Plantamos árboles de pocos centímetros de altura cuya sombra la disfrutarán otras personas. Quizás ese mismo pensamiento lo tuvo quien plantó el olivo que nos ha cobijado del sol estos días. Sembramos semillas que darán plantas que traerán los nutrientes a la superficie, que mantendrán la humedad y disminuirán la temperatura, que crearán suelo sobre el que crezca vida. “Aquí estamos tratando de contribuir a frenar el desierto, a reparar parte del daño que estamos causando con el cambio climático”.
Tenemos claros los datos, pero el campo de las emociones que genera ver las predicciones de la comunidad científica es mucho más pedregoso. Nos tropezamos todo el rato al tratar de expresarlas.
Cuando nos comenzamos a juntar, hace poco más de un año, hablábamos sobre qué hacer ante el colapso ecológico y social. Ahora hablamos sobre cómo construir un futuro al que nos ilusione llegar
Alguien cuenta que estuvo en un encuentro en el que se hablaba sobre ecotopías. Una chica, de unos trece años, pidió el turno de palabra y dijo: yo he venido para que me ayudéis a tener esperanza en el futuro. Las series, los libros, las películas. Todo habla del fin del mundo y a mí me bloquea pensar desde ahí.
Nos quedamos en silencio. La palabra “esperanza” se queda suspendida por un instante en el centro de la mesa. Responder a esta adolescente es lo mismo que respondernos a nosotras mismas.

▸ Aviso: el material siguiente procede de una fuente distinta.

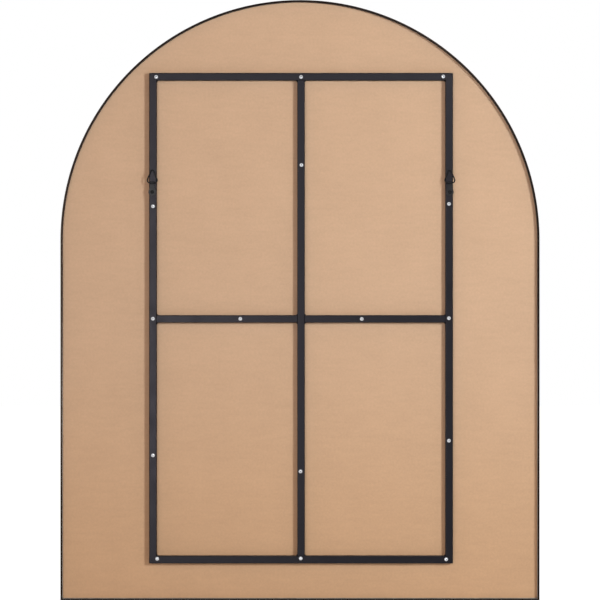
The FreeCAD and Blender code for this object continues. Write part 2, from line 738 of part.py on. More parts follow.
arch_rail()
bottom_rail()
for side_name, side_sign, _ in SIDES:
    corner_key(side_name, side_sign)
corner_key_screws()
mirror_glass()
bonding_tapes()
back_board()
grid_tubes()
weld_beads()
grid_screws()
hangers()
doc.recompute()

for item in doc.Objects:
    if "Invalid" in item.State or "Error" in item.State:
        raise RuntimeError(f"{item.Name} failed: {item.State}")
for item in sub_parts:
    if item.Shape.isNull() or not item.Shape.isValid():
        raise RuntimeError(f"{item.Label} has no valid shape")
os.makedirs("parts", exist_ok=True)
for item in sub_parts:
    item.Shape.exportStep(f"parts/{item.Label}.step")
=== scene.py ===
"""An arched wall mirror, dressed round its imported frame.

The mirror stands on its bottom edge and is seen from behind: a tan fibreboard back, a black welded grid of
square tube screwed to it, and two small rings on straps that the mirror hangs by. The front is at -Y and the
back at +Y. Left and right are as seen from behind, so left is at +X. The sizes of the object's pieces are in
millimetres and those of the studio in metres, and every mesh is made in metres.
"""

from __future__ import annotations

import json
import logging
import math
import random
from collections.abc import Mapping, Sequence
from dataclasses import dataclass
from enum import Enum
from typing import Any

import bmesh
import bpy
from mathutils import Matrix, Vector

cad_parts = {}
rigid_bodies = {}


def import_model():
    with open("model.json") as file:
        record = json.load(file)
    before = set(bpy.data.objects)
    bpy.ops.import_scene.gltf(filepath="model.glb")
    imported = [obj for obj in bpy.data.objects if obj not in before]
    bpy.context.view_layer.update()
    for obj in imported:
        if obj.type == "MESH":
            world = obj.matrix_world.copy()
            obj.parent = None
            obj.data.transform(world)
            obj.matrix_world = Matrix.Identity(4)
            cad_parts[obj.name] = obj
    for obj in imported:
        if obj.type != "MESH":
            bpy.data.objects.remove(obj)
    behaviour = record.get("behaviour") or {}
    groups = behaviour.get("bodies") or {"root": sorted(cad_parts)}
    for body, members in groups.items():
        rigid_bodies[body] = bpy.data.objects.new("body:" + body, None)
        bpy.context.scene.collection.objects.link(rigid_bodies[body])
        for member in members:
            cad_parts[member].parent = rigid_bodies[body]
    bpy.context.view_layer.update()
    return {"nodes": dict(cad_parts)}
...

Hablamos de que solo es posible generar proyectos transformadores encontrándoles un sentido que no se acabe en quienes estamos sentadas alrededor de la mesa. Hablamos de hacer cosas que sirvan para las que vengan después. Hablamos de las iniciativas en la ciudad, de la importancia de hacerlas aunque no sean tan duraderas como los alcornoques de estos campos. Hablamos de que la resiliencia no se construye a corto plazo. Hablamos de autosuficiencia en colectivo. De disfrutar el proceso. De mirar hacia el futuro no para mantener lo que tenemos ahora sino para crear otra cosa. Hablamos del principio de reciprocidad con la naturaleza, “cojo frutos y devuelvo semillas”.
Hablamos de que en los lugares donde se puede tocar la tierra con las manos es donde se puede generar algo que dure. Hablamos de aprender a tener un vínculo emocional con la naturaleza.
Hay muchas cosas que no sabemos hacer, pero coincidimos en que esto se ve diferente si juntamos todas nuestras capacidades para ponerlas al servicio de lo común. En comunidad, compartiendo conocimientos, siempre se encuentran las formas para subsistir con alegría.
Cuando nos comenzamos a juntar, hace poco más de un año, hablábamos sobre qué hacer ante el colapso ecológico y social. Ahora hablamos sobre cómo construir un futuro al que nos ilusione llegar. Preferimos pensarlo así. La manera en la que se gestionen situaciones complicadas dependerá de los relatos que se cuenten. Y el nuestro tiene que ver con todas las emociones y conocimientos compartidos estos días. Con las ganas de seguir construyendo maneras de caminar pisando suave la tierra.
Todavía queda algo de vino. La conversación va derivando hacia otros temas que nos hacen colocar unas carcajadas sobre otras mientras la noche sigue avanzando.
Las risas parecen sellar un pacto: estemos donde estemos vamos a tratar de frenar el desierto.